Summary: a fine journalistic account of war and power politics in the Balkans
The war correspondent is something of a non-fiction counterpart to crime novels’ gumshoe: a guide through the dark and bloody places that most of us would never dream of personally approaching but still are fascinated by from a few steps removed. Journalistic accounts of war also provide even the most venial of hacks the opportunity to present themselves as heroes of their narratives.
Tim Marshall, author of an outstanding book on geo-politics, Prisoners of Geography, avoids that particular egocentric trap by casting himself very much as the anti-hero. Here he is generally the blundering foreigner dependent on his savvy Serbian colleagues to obtain understanding and avoid dangers.
It is a generous approach and illuminates with flashes of warmth and friendship this, often bleak, account of bloodshed and power politics during the war in Kosovo and the democratic revolution in Serbia.
“After the Second World War,” Marshall notes, “the West Europeans gradually invented the European Union as their attempt to prevent them from killing each other again. The Serbs and their neighbours had Yugoslavia, Communism and Tito. The EU survived, and the other three didn’t. When Tito died, the ties that bound their neighbours, almost as brothers, frayed and then snapped.”
Marshall may, on occasion, display a regard for the British Army that can really only be shown by someone who has never had their country occupied by them. But otherwise he is impressively clear-sighted about the atrocities and bloody blundering of all sides in these wars, including NATO.
Like much of history, this is not a book with a happy ending. Both Serbia and Kosovo currently sit outside the European Union, their economic and democratic development stunted, with many of their young people abandoning their countries in the hope for a better life elsewhere. Neither will be admitted so long as there is a continuing “bilateral dispute” between them.

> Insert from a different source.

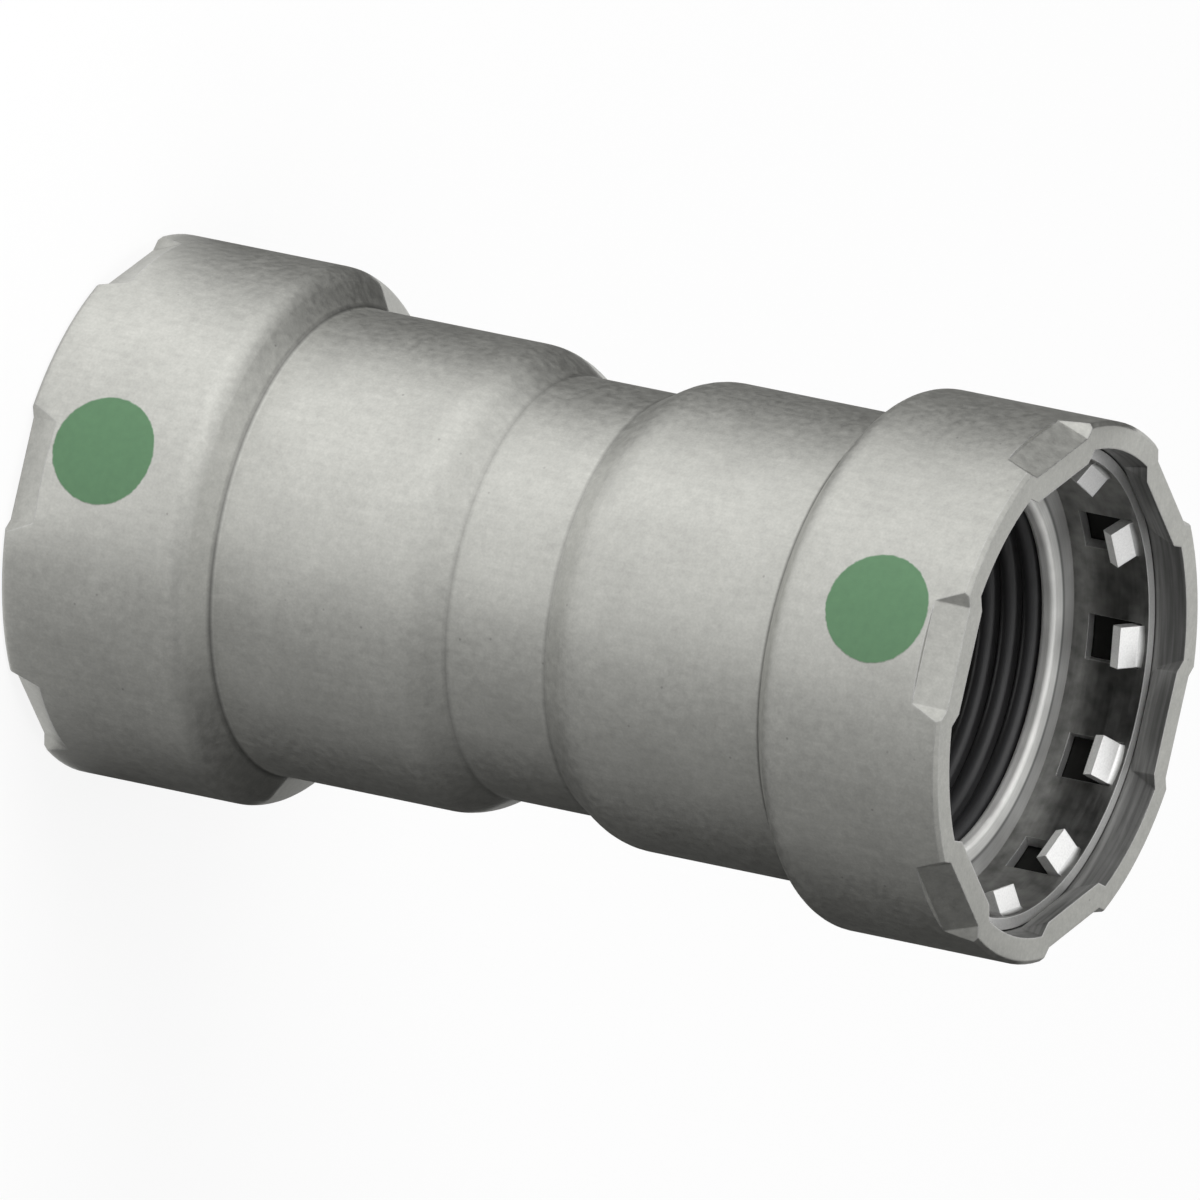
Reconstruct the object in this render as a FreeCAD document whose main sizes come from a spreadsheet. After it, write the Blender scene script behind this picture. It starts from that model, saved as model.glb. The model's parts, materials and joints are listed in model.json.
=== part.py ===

This seems rather short-sighted however. Both the UK and Ireland entered the EU in 1973 with a de-facto “bilateral dispute” relating to the North of Ireland, and it was common membership that provided the framework for ultimate resolution of that “dispute” with the Good Friday Agreement – something Brexit now fundamentally threatens. Given Europe’s abject failures in relation to the Balkan wars of the 1990s perhaps we should relook at the opportunities for enduring peace that all the Balkan nations accession the the EU could provide.